The MLB Network's "Prime 9" series has two likely audiences: the most casual fan and the hardcore devotee. Assembling nine episodes of the series, "Prime 9: MLB Heroics" offers viewers a chance to take a trip down memory lane through themed best-of lists, each running 20-24 minutes a piece. While the hardcore devotee will enjoy "Prime 9" for the discussion value amongst friends (the intro hints at the idea of the episodes inspiring debate), the casual fan will take away a nice, lean compact historical perspective on a variety of feats as well as players.
The most entertaining episodes of "Prime 9" come centered around momentary feats, specifically "Greatest Home Runs," "All-Star Moments," "Plays at the Plate," "Regular Season Catches," and "Comebacks." In these episodes moments of athleticism are put on display spanning decades of baseball history. Seasoned fans will likely be able to predict certain moments that make the list (the famed "shot heard 'round the world" being the most obvious), but there are some inclusions that wind up being real head scratchers, even for a casual fan like myself, most notably the moment picked as the greatest catch, which compared to the two preceding moments (by Ken Griffey and Ken Griffey Jr., respectively!) just doesn't seem that special. Nitpicking aside, these types of episodes are fun diversions, not meant to be taken seriously.
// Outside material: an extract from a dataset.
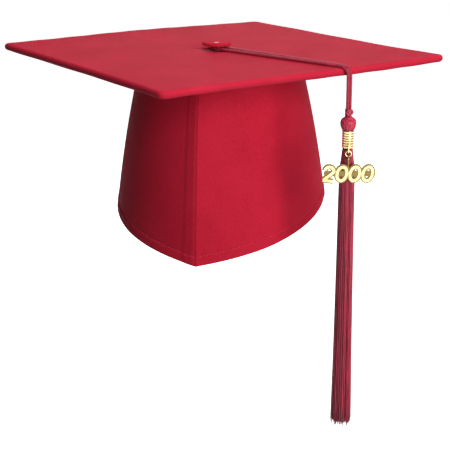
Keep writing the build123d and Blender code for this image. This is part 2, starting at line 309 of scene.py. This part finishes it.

Rounding out the set are more generalized comprehensive themes, such as "Hitting Seasons," "Best World Series," and "Pitching Seasons." Here, "Prime 9's" use of a variety of commentators, from journalists to historians, to the players themselves, is the highlight, as each group gives their own perspective for the selection. The most exciting inclusions are from baseball's past, when viewers are treated to rare footage of greats like Walter Johnson and Babe Ruth, as well as interviews with surviving players of the 40s and 50s. Of all the episodes, these will likely draw the greatest sources of debate, with team allegiances clouding decisions and differing viewpoints taking weight, however, one remaining episode, stands out as the highlight of series.
"Unbreakable Feats" is a truly unique episode and makes up for the complete omission of the controversial but fun "Greatest Players" lists. Here, "Prime 9" examines great baseball records and offers commentary on why some will never be broken. Cy Young's career wins, Nolan Ryan's career strikeouts, and Rickey Henderson's career steals are just three of the nine records examined, and for the most part, it's hard to argue with the selections. "Unbreakable Feats" allows commentators to analyze how the game has changed, rendering some of these records nearly impossible to match and in the process gives a light education of how the game of baseball has changed over the years.
While ultimately lightweight and lacking much replay value, "Prime 9: MLB Heroics" is a fun three-hour collection of baseball memories and history that has something for everyone. As a very casual fan it was a treat seeing the famous Walter Fisk Game 6 home run immortalized in "Good Will Hunting" covered as well as some legendary moments in otherwise mundane games of decades gone by. Not a home run release, but a solid base hit.
The 1.78:1 anamorphic widescreen transfer is all over the board. Interview footage filmed for the series is average for a television production, with reasonably natural coloring and minimal compression issues. Post 2000 footage looks the best, but compression rears its ugly head slightly, but nothing as bad as 70s-90s footage, which is often a mess of digital noise and annoying heavy edge enhancement. The black-and-white footage of baseball's heyday actually looks the best, although many fans will be annoyed at the cropping for widescreen presentation. For the most part the action isn't affected but a handful of clips suffer from some very awkward framing in post game interviews.
The Dolby Digital English stereo audio track is solid, with well-balanced narration and archival footage sound. The oldest footage doesn't sound as bad as one might expect, with pops and hisses kept to a minimum.
In good faith, I can't recommend anyone run out and purchase "Prime 9: MLB Heroes." While I had a blast watching it, save for one or two episodes, I can't see much reason to revisit it. Now for the hardcore baseball fan, it makes a nice addition to a decent collection of baseball films and documentaries, but that is where its long-term appeal will end. Add to that, the sub-par archival footage for the 70s-90s era of baseball, and "Prime 9" is a one-and-done affair. Rent It.